In this paper, we propose a nonlinear enzyme-catalytic time-delayed switched system with unknown state-delays, switching times and system parameters for describing the process of batch culture of glycerol bioconversion to 1,3-propanediol (1,3-PD) induced by Klebsiella pneumoniae (K. pneumoniae). Some important properties of the time-delayed switched system are discussed. In consideration of the difficulty in accurately measuring the concentration of intracellular substances and the absence of equilibrium points for the time-delayed switched system, we quantitatively define biological robustness of the intracellular substance concentrations for the entire process of batch culture. Our goal is to identify the unknown quantities.
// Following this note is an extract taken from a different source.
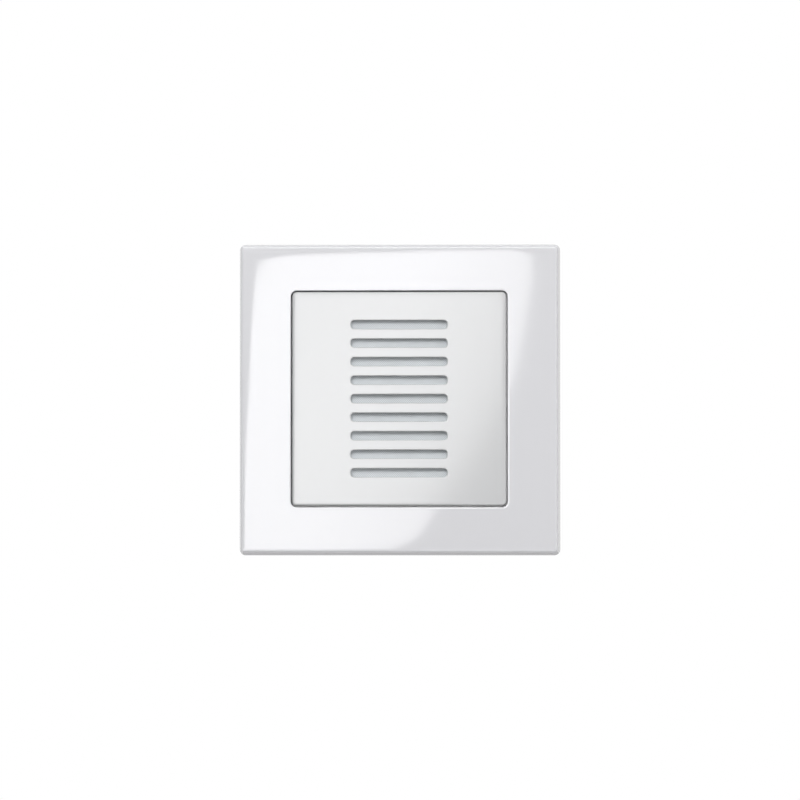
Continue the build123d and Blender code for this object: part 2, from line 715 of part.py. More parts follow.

To this end, we formulate an optimization problem in which the cost function minimizes the defined biological robustness and the unknown state-delays, switching times and system parameters are regarded as decision variables. This optimization problem is subject to the time-delayed switched system, continuous state inequality constraints and parameter constraints. The hybrid time-scaling transformation, constraint transcription and local smoothing approximation techniques are used to convert this optimization problem to a sequence of approximate subproblems. In consideration of both the difficulty of finding analytical solutions and the highly complex nature of this optimization problem, we develop a parallel particle swarm optimization (PPSO) algorithm to solve these approximate subproblems. Finally, we explore the appropriateness of the optimal estimates for the state-delays, switching times and system parameters as well as the effectiveness of the parallel algorithm via numerical simulations.